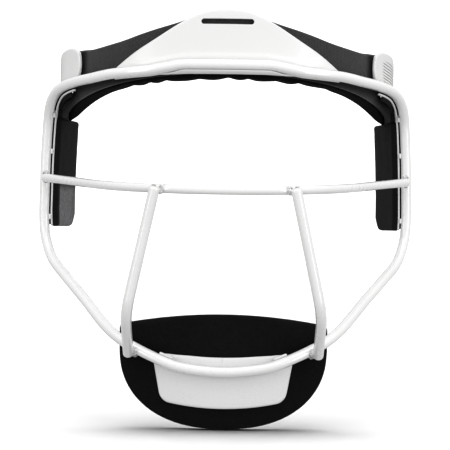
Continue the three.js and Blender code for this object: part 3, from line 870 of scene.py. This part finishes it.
def weld(wires, radius, seed, spill=0):
    """The stubs of two wires where they cross, joined by rough runs of weld in the corners.

    `wires` is the path and the radius of each; the weld runs along the first. `spill` is how
    far inwards its marks have run on the second.
    """
    (path_a, radius_a), (path_b, _) = wires
    _, i, j = min(
        ((a - b).length, i, j) for i, a in enumerate(path_a) for j, b in enumerate(path_b)
    )
    middle = (path_a[i] + path_b[j]) / 2
    parts, runs = [], []
    for (path, wire_radius), at in zip(wires, (i, j)):
        stub = path[max(0, at - WELD_REACH):at + WELD_REACH + 1]
        parts.append(tube(stub, wire_radius - WELD_SINK, WELD_SIDES))
        runs.append((path[max(0, at - 2)] - path[min(len(path) - 1, at + 2)]).normalized())
    run, other = runs
    for direction in (-1, 1):
        fullness = BEAD_INNER if direction * other.x * middle.x < 0 else BEAD_OUTER
        for step in range(-2, 3):
            size = radius * fullness * (1 - BEAD_TAPER * abs(step))
            aside = other * (direction * radius_a * fullness)
            bead = bmesh.new()
            bmesh.ops.create_icosphere(bead, subdivisions=2, radius=size)
            corner = middle + aside + run * (step * BEAD_PITCH)
            bmesh.ops.translate(bead, vec=corner, verts=bead.verts)
            parts.append(bead)

    shape = linked("weld", mesh_of("weld", merged(parts)))
    remesh = shape.modifiers.new("skin", "REMESH")
    remesh.mode = "VOXEL"
    remesh.voxel_size = WELD_VOXEL
    solid = bmesh.new()
    solid.from_object(shape, bpy.context.evaluated_depsgraph_get())
    discard(shape)
    for _ in range(4):
        bmesh.ops.smooth_vert(
            solid, verts=solid.verts, factor=0.5, use_axis_x=True, use_axis_y=True, use_axis_z=True
        )
    solid.normal_update()

    inwards = -other if other.x * middle.x > 0 else other
    marked = middle + inwards * spill + BACKWARD * (spill / 2)
    layer = solid.verts.layers.float_vector.new("pattern")
    for vert in solid.verts:
        near = math.exp(-(((vert.co - marked).length / (WELD_MARKS + spill / 4)) ** 4))
        ripple = noise.noise(vert.co * 1.1 + Vector((seed * 7, 0, 0)))
        vert.co += vert.normal * (0.12 * near - 0.06 + 0.25 * near * ripple)
        vert[layer] = Vector((0, 0, near))
    return solid


class MASK_OT_cage(PieceBuilder, bpy.types.Operator):
    """Builds the welded wire cage"""

    bl_idname = "mask.cage"
    bl_label = "Wire Cage"

    def build(self, sizes, colours):
        sides, bead = sizes.wire_sides, sizes.bead_radius / MM
        loop = curve(perimeter_points(), WIRE_STEP, closed=True)
        bar = curve(cross_bar_points(), WIRE_STEP)
        parts = [tube(loop, WIRE_RADIUS, sides, closed=True), tube(bar, BAR_RADIUS, sides)]
        for side, bar_end in ((-1, bar[:BAR_END_POINTS]), (1, bar[-BAR_END_POINTS:])):
            upright = curve(upright_points(side), WIRE_STEP)
            head = upright[:HEAD_POINTS], WIRE_RADIUS
            foot = upright[-FOOT_POINTS:], WIRE_RADIUS
            tip = bar_end[0 if side < 0 else -1]
            near_tip = [p for p in loop if (p - tip).length < NEAR_TIP]
            parts += [
                tube(upright, WIRE_RADIUS, sides),
                weld((head, (bar, BAR_RADIUS)), bead, side),
                weld((foot, (loop, WIRE_RADIUS)), bead * FOOT_BEAD, side + 3, FOOT_SPILL),
                weld(((bar_end, BAR_RADIUS), (near_tip, WIRE_RADIUS)), bead, side + 6),
            ]
        coat = material_named("powder_coat", powder_coat, colours.coat)
        finish_piece("cage_wire", merged(parts), coat, "cage")


# ------------------------------------------------------------------ the brow


def sheet_ring(midline, thickness, inset, tip=None):
    """A ring round a wall that follows a line, with half-round edges.

    The line is a list of (a, b); `inset` draws the ring in on all sides, and the wall thins
    down to `tip` over the last LIP_TAPER of its line.
    """
    line = [Vector(p) for p in midline]
    lengths = distances(line)
    trim = max(inset, thickness / 2)

    def at(distance, wall):
        """A point of the line, its run, its normal and half the wall."""
        distance = min(max(distance, 0), lengths[-1])
        i = run_at(lengths, distance)
        run = (line[i + 1] - line[i]).normalized()
        point = line[i] + run * (distance - lengths[i])
        return point, run, Vector((-run.y, run.x)), max(THINNEST, wall / 2 - inset)

    def end(distance, wall, way):
        point, run, normal, half = at(distance, wall)
        turns = [math.pi * step / 6 for step in range(1, 6)]
        return [point + (normal * math.cos(t) + run * math.sin(t)) * (half * way) for t in turns]

    tip = tip or thickness
    count = len(line)
    stations = [lerp(trim, lengths[-1] - trim, i / (count - 1)) for i in range(count)]
    outer, inner = [], []
    for distance in stations:
        wall = lerp(tip, thickness, ease((stations[-1] - distance) / LIP_TAPER))
        point, _, normal, half = at(distance, wall)
        outer.append(point + normal * half)
        inner.append(point - normal * half)
    low, high = end(stations[-1], tip, 1), end(stations[0], thickness, -1)
    return [*outer, *low, *reversed(inner), *high]


def top_wire_z(turn):
    return TOP_WIRE.read("z", abs(turn))


def beyond_step(turn):
    """0 over the middle of the brow, 1 beyond the step in the top wire."""
    return ease((abs(turn) - LIP_FROM) / (LIP_TO - LIP_FROM))


def lip_tip(turn):
    return lerp(LIP_TIP, LIP_TIP_ENDS, beyond_step(turn))


def plate_midline(turn):
    """Down the face of the brow plate and round the gutter under the wire, as (out, z)."""
    middle = (PLATE_IN + PLATE_OUT) / 2
    curl_radius = WIRE_OUT - middle
    wire_z = top_wire_z(turn)
    top = PLATE_TOP.read("z", abs(turn))
    line = []
    for step in range(30):
        z = lerp(top, wire_z, step / 29)
        fold = FOLD_OUT * math.exp(-(((z - wire_z - FOLD_ABOVE_WIRE) / FOLD_REACH) ** 2))
        room = ease((top - wire_z - FOLD_ROOM) / FOLD_ROOM)
        line.append((middle + fold * room, z))
    lip = math.radians(lerp(LIP_MIDDLE, LIP_ENDS, beyond_step(turn)))
    for step in range(1, 17):
        curl = lip * step / 16
        wall = lerp(lip_tip(turn), PLATE_THICKNESS, ease((lip - curl) * curl_radius / LIP_TAPER))
        snug = lerp(curl_radius, WIRE_RADIUS + wall / 2, ease(step / 9))
        line.append((WIRE_OUT - snug * math.cos(curl), wire_z - snug * math.sin(curl)))
    return line


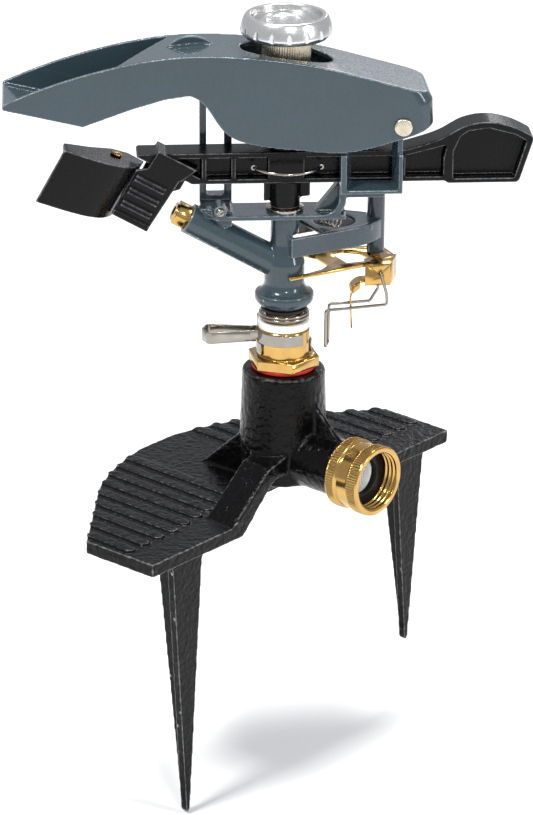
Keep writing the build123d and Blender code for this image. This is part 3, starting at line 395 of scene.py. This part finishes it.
def screen_wire(first, second, number, flip):
    """Points of one wire: it runs along second, number steps off the middle, over and under."""
    a = number * MESH_STEP
    reach = int(math.sqrt(max(0.0, SCREEN_R ** 2 - a ** 2)) / MESH_STEP)
    points = []
    for j in range(-reach, reach + 1):
        b = j * MESH_STEP
        rise = math.sqrt(DOME_R ** 2 - a * a - b * b) - DOME_R
        weave = 0.5 * MESH_WIRE * flip * (1 if (number + j) % 2 else -1)
        place = inlet_axis * (DOME_TIP + rise + weave) + first * a + second * b
        points.append(Vector(inlet_origin) + place * MM)
    return points


wires = []
count = int(SCREEN_R / MESH_STEP)
for first, second, flip in ((inlet_across, inlet_up, -1), (inlet_up, inlet_across, 1)):
    for number in range(-count, count + 1):
        points = screen_wire(first, second, number, flip)
        if len(points) > 1:
            wires.append(points)
rim = []
for k in range(RIM_SIDES + 1):
    turn = 2 * pi * k / RIM_SIDES
    place = inlet_axis * RIM_ALONG + inlet_across * (RIM_R * cos(turn)) + inlet_up * (RIM_R * sin(turn))
    rim.append(Vector(inlet_origin) + place * MM)
screen = tubes("screen_mesh", wires + [rim], MESH_WIRE * MM)
dress(screen, "filter_screen", gauze)

# ---- knurled stem of the knob --------------------------------------------------------------------
STEM_KNURLS, STEM_KNURL_DEPTH = 60, 0.45
STEM_BORE, STEM_TOP_R = 5.1, 7.9
stem_low, stem_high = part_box("knob_stem")
stem_r = (stem_high.x - stem_low.x) / 2 / MM
z0 = stem_low.z / MM
z1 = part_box("adjusting_knob")[0].z / MM
STEM = [
    (z0, STEM_BORE), (z0, stem_r - 0.5), (z0 + 0.5, stem_r - 0.05), (z0 + 1.6, stem_r - 0.05),
    (z0 + 2.0, stem_r - 0.6), (z0 + 2.6, stem_r - 0.6), (z0 + 3.0, stem_r), (z1 - 0.2, stem_r),
    (z1, stem_r - 0.4), (z1, STEM_TOP_R), (z1 + 1.8, STEM_TOP_R), (z1 + 1.8, STEM_BORE),
]


def stem_shape(along, radius, turn):
    """Straight knurls where the stem is widest."""
    if radius > stem_r - 0.02:
        return radius - STEM_KNURL_DEPTH * abs(sin(STEM_KNURLS * turn / 2))
    return radius


stem = lathe("knurled_stem", subdivided(STEM, 0.5), STEM_KNURLS * 6, (0, 0, 0), (0, 0, 1), (1, 0, 0),
             stem_shape)
dress(stem, "knob_stem")

# ---- CAD nodes that keep their own mesh -----------------------------------------------------------
for name, kept in frame["nodes"].items():
    kept.data.materials.clear()
    kept.data.materials.append(FINISH[slot_of[name]])

# ---- floor ----------------------------------------------------------------------------------------
HALF_FLOOR, FLOOR_GAP = 6.0, 0.0005
CORNERS = ((-1, -1), (1, -1), (1, 1), (-1, 1))
floor_mesh = bpy.data.meshes.new("floor")
floor_z = cad_low.z - FLOOR_GAP
floor_mesh.from_pydata([(x * HALF_FLOOR, y * HALF_FLOOR, floor_z) for x, y in CORNERS], [], [(0, 1, 2, 3)])
floor = new_object("floor", floor_mesh)
pale = surface("pale_floor", (0.86, 0.86, 0.86), 0.7, mottle=(400, 0.01), grain=(20, 0.0))
floor.data.materials.append(pale)

# ---- light ----------------------------------------------------------------------------------------
world = bpy.data.worlds.new("studio")
scene.world = world
world.use_nodes = True
background = world.node_tree.nodes["Background"]
background.inputs["Color"].default_value = (0.93, 0.95, 1.0, 1)
background.inputs["Strength"].default_value = 0.58
scene.view_settings.view_transform = "Standard"

LAMPS = {       # place in metres, size in metres, watts
    "key": ((-0.9, -0.7, 1.7), (0.3, 0.3), 26),
    "fill": ((1.4, -0.9, 0.8), (0.25, 0.9), 11),
    "front": ((0.3, -1.9, 1.5), (0.25, 0.25), 12),
    "top": ((0.2, 0.9, 2.0), (1.0, 0.5), 34),
    "glint": ((0.55, 1.65, 0.75), (0.35, 0.25), 1.1),
}
centre = (cad_low + cad_high) / 2
for name, (place, size, watts) in LAMPS.items():
    light = bpy.data.lights.new(name, "AREA")
    light.shape = "RECTANGLE"
    light.size, light.size_y = size
    light.energy = watts
    lamp = new_object(name, light)
    lamp.location = place
    lamp.rotation_euler = (centre - Vector(place)).to_track_quat("-Z", "Y").to_euler()

# ---- camera ---------------------------------------------------------------------------------------
CAMERA_PLACE = (-0.10696, -1.49451, 0.66815)
CAMERA_PITCH, CAMERA_ROLL, CAMERA_HEADING = 67.5723, -0.3360, -3.6613     # degrees about x, y and z
camera = new_object("camera", bpy.data.cameras.new("camera"))
camera.data.lens = 156.23
camera.data.sensor_width = 36.0
camera.data.clip_end = 50.0
camera.location = CAMERA_PLACE
camera.rotation_euler = (radians(CAMERA_PITCH), radians(CAMERA_ROLL), radians(CAMERA_HEADING))
scene.camera = camera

+--

• _YOUR INSTRUCTIONS_
Reproduce exactly the lines from the beginning of the entries above up to and including the line that contains "in the corners.".

• _EXERCISE RESULT_
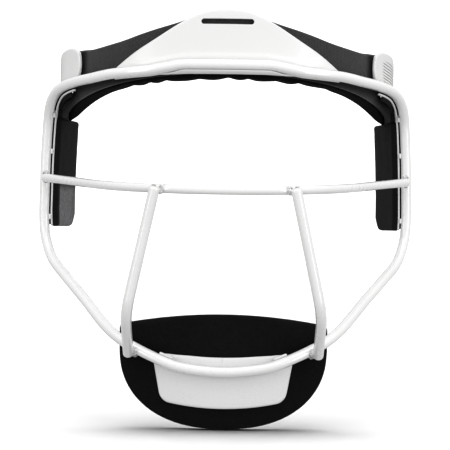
Continue the three.js and Blender code for this object: part 3, from line 870 of scene.py. This part finishes it.
def weld(wires, radius, seed, spill=0):
    """The stubs of two wires where they cross, joined by rough runs of weld in the corners.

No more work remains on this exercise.